Transcribe only part of the material below: the lines from the one containing "side_board(b[1], b[3], 1);" through the one containing "zip(*points))), Vector(map(max, zip(*points)))", inclusive, exactly as written.
<<<<
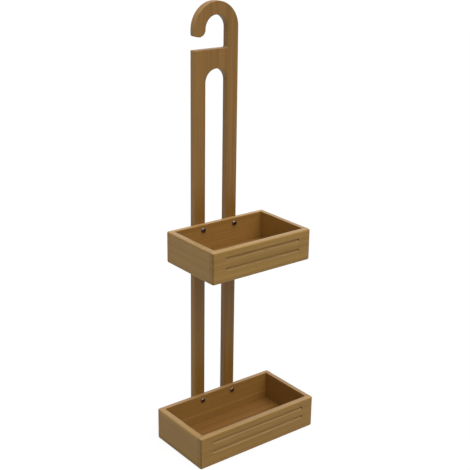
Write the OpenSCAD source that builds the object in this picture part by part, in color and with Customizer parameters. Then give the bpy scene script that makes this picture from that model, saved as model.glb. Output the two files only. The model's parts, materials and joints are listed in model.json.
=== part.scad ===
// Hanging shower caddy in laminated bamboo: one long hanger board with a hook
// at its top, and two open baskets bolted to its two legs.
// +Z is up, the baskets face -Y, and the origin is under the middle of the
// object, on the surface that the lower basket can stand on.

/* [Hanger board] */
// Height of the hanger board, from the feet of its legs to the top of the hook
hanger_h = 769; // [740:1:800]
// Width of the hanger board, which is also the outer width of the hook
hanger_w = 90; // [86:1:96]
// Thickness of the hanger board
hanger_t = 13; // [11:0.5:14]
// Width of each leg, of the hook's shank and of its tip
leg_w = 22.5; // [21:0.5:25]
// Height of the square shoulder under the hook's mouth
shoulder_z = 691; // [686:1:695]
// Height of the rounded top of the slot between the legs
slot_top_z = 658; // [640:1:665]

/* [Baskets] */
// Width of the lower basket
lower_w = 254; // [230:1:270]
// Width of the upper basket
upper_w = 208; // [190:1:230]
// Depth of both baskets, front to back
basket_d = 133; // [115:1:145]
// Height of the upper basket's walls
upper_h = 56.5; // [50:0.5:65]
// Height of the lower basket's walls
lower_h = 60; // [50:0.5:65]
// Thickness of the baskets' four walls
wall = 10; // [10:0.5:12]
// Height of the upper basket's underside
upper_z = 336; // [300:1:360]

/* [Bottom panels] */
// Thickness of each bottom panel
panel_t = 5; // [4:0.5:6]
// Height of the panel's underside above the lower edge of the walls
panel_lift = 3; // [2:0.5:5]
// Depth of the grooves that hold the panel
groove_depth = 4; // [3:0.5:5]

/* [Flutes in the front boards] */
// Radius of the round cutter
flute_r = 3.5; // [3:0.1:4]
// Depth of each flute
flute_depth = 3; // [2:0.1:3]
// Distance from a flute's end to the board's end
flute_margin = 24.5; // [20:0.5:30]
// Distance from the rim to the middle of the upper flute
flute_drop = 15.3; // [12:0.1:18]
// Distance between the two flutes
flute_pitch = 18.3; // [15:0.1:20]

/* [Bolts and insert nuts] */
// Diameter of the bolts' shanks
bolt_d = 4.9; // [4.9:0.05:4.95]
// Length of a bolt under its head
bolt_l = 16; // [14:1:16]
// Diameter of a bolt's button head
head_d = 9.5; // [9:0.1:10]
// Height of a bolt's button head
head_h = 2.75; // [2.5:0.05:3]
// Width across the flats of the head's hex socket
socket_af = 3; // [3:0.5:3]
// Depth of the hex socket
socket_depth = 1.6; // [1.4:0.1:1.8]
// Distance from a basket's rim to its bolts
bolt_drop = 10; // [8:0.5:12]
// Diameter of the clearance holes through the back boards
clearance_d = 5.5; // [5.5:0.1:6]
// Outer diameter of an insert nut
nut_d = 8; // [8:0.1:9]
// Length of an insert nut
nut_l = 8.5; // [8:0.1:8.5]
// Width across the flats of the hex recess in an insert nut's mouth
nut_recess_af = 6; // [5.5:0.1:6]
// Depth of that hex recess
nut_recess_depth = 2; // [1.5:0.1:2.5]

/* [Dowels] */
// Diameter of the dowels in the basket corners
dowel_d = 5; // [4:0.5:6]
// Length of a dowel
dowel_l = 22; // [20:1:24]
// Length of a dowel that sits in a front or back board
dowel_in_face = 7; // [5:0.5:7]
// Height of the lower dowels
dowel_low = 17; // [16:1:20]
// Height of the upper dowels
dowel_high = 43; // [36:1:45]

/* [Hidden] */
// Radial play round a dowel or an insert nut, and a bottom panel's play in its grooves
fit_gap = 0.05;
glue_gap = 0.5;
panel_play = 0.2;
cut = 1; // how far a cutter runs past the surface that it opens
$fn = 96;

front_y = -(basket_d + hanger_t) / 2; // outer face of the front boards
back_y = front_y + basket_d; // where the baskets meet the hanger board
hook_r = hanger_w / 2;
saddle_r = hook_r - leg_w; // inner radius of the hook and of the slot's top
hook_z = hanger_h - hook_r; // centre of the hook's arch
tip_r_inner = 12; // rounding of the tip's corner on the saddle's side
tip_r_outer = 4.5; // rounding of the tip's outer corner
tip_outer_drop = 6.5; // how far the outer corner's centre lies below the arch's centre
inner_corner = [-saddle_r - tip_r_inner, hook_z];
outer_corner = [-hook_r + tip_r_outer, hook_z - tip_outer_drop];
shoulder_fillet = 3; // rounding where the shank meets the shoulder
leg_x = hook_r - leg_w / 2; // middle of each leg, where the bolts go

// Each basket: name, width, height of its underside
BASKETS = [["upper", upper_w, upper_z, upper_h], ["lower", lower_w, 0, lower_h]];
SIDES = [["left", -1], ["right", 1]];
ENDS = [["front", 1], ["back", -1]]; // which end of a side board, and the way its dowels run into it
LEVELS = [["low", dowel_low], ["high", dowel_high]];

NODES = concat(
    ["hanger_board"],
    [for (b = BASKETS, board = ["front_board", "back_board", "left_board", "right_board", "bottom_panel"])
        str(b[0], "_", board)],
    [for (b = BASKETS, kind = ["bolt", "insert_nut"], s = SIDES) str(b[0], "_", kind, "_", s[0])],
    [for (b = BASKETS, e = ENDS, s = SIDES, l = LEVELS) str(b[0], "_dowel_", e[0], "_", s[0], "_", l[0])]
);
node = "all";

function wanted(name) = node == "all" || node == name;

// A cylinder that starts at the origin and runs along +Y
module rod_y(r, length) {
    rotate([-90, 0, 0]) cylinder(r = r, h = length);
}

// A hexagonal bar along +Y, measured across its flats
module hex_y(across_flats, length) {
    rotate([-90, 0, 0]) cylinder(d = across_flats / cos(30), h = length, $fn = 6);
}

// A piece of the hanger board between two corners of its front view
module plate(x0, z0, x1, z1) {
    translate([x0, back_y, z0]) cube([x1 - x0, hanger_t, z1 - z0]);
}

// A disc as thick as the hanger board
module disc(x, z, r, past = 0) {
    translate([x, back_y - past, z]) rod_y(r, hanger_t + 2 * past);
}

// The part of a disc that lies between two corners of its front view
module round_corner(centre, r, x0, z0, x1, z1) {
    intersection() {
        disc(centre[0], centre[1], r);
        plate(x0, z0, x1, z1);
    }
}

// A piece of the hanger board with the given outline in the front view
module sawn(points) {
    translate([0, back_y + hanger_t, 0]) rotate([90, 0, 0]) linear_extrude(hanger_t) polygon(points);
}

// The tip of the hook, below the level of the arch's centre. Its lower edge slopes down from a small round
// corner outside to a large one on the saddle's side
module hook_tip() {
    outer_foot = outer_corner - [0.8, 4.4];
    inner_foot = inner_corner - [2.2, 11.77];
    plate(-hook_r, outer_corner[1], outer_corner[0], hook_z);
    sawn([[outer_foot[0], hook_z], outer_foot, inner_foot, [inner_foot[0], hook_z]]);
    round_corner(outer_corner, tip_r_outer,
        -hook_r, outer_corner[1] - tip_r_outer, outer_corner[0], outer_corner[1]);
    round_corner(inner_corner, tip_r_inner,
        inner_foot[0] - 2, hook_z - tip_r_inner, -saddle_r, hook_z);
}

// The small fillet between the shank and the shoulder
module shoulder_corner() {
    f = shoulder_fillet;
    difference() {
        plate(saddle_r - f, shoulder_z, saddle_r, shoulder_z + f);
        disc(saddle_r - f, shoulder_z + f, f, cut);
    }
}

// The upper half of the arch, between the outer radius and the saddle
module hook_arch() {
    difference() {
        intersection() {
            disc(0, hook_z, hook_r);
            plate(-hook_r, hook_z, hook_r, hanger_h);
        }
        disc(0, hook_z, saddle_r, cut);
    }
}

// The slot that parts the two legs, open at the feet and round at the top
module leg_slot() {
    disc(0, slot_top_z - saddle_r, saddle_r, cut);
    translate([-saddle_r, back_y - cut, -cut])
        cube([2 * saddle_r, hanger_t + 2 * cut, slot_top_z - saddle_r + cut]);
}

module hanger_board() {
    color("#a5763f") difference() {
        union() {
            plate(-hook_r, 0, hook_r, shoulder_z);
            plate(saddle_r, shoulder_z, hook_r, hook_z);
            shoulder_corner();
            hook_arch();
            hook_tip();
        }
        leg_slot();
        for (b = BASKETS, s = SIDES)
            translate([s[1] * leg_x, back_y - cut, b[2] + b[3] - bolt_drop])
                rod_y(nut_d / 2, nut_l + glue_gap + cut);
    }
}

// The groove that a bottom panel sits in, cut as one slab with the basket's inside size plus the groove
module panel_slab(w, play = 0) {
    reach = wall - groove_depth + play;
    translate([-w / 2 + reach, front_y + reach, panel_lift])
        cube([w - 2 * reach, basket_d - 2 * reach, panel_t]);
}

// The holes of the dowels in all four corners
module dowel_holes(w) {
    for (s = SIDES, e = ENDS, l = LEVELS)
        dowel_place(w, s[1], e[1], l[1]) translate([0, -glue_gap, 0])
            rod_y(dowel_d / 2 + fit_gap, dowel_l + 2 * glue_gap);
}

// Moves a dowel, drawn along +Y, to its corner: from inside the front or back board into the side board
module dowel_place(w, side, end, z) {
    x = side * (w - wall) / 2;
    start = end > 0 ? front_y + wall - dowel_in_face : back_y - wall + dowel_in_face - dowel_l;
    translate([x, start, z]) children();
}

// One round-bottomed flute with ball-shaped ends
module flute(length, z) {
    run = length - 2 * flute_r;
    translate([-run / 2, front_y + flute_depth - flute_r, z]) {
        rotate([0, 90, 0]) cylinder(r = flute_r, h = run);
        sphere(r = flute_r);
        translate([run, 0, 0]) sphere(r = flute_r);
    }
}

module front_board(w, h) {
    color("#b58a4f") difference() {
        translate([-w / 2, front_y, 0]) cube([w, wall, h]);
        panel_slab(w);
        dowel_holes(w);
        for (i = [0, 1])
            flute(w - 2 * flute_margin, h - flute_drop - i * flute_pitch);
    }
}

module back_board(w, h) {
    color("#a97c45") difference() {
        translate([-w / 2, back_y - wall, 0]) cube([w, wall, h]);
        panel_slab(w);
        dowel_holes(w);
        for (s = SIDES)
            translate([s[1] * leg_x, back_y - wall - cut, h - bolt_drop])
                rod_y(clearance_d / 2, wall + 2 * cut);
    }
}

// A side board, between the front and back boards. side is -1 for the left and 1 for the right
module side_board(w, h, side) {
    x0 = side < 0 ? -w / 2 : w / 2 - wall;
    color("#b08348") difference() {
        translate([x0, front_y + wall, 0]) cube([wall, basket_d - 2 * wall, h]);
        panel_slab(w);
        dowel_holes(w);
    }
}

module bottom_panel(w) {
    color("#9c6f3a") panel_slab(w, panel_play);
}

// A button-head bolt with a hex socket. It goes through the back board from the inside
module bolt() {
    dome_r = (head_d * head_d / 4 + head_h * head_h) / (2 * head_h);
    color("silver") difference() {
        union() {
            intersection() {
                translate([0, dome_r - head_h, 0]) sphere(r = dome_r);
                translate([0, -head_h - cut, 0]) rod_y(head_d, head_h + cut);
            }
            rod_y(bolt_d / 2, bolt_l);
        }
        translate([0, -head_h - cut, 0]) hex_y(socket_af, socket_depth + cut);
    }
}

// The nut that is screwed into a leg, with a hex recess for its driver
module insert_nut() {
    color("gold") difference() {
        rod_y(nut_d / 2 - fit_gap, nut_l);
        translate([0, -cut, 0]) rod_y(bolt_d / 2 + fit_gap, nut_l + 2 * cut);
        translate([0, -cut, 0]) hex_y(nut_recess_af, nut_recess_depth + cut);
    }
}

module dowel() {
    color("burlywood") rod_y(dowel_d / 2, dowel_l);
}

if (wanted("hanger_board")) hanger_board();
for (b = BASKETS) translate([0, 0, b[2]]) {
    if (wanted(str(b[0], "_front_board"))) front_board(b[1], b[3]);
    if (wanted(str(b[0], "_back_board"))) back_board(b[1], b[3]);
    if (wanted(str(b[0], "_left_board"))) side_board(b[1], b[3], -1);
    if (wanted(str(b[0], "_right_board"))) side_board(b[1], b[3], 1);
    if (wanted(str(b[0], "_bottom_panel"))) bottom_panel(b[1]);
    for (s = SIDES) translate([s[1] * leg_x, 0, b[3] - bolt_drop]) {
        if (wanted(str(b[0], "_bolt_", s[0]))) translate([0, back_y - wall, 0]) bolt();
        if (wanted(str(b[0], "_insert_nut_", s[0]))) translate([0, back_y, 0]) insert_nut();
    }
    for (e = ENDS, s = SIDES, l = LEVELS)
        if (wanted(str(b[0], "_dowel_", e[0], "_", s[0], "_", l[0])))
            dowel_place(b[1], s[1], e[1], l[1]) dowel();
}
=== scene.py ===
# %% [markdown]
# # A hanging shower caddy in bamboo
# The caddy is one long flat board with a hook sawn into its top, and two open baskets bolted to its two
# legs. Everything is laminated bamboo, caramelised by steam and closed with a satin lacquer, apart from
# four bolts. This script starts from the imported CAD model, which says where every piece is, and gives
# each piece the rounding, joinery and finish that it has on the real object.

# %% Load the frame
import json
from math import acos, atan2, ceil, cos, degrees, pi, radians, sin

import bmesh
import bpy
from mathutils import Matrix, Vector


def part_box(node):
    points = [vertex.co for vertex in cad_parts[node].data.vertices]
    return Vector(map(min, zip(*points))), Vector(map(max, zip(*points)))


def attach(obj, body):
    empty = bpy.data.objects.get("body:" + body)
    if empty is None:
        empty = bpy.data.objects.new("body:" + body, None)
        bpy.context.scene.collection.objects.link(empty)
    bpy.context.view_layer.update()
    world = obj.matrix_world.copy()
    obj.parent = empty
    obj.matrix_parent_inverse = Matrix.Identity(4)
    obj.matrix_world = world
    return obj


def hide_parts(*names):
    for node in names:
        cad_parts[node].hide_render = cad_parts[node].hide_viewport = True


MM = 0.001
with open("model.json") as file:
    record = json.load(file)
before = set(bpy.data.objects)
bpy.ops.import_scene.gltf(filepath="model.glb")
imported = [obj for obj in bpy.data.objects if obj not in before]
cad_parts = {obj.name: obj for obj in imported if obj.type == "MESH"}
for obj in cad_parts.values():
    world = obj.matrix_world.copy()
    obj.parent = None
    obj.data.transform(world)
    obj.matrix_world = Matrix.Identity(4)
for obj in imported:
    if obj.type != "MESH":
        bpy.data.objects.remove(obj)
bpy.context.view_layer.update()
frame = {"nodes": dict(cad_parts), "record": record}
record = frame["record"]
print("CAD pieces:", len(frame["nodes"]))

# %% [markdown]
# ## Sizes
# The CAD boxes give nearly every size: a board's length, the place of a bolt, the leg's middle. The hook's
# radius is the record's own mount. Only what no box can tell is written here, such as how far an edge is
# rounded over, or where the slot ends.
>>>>
* _THE COMPLETED TASK_
    if (wanted(str(b[0], "_right_board"))) side_board(b[1], b[3], 1);
    if (wanted(str(b[0], "_bottom_panel"))) bottom_panel(b[1]);
    for (s = SIDES) translate([s[1] * leg_x, 0, b[3] - bolt_drop]) {
        if (wanted(str(b[0], "_bolt_", s[0]))) translate([0, back_y - wall, 0]) bolt();
        if (wanted(str(b[0], "_insert_nut_", s[0]))) translate([0, back_y, 0]) insert_nut();
    }
    for (e = ENDS, s = SIDES, l = LEVELS)
        if (wanted(str(b[0], "_dowel_", e[0], "_", s[0], "_", l[0])))
            dowel_place(b[1], s[1], e[1], l[1]) dowel();
}
=== scene.py ===
# %% [markdown]
# # A hanging shower caddy in bamboo
# The caddy is one long flat board with a hook sawn into its top, and two open baskets bolted to its two
# legs. Everything is laminated bamboo, caramelised by steam and closed with a satin lacquer, apart from
# four bolts. This script starts from the imported CAD model, which says where every piece is, and gives
# each piece the rounding, joinery and finish that it has on the real object.

# %% Load the frame
import json
from math import acos, atan2, ceil, cos, degrees, pi, radians, sin

import bmesh
import bpy
from mathutils import Matrix, Vector


def part_box(node):
    points = [vertex.co for vertex in cad_parts[node].data.vertices]
    return Vector(map(min, zip(*points))), Vector(map(max, zip(*points)))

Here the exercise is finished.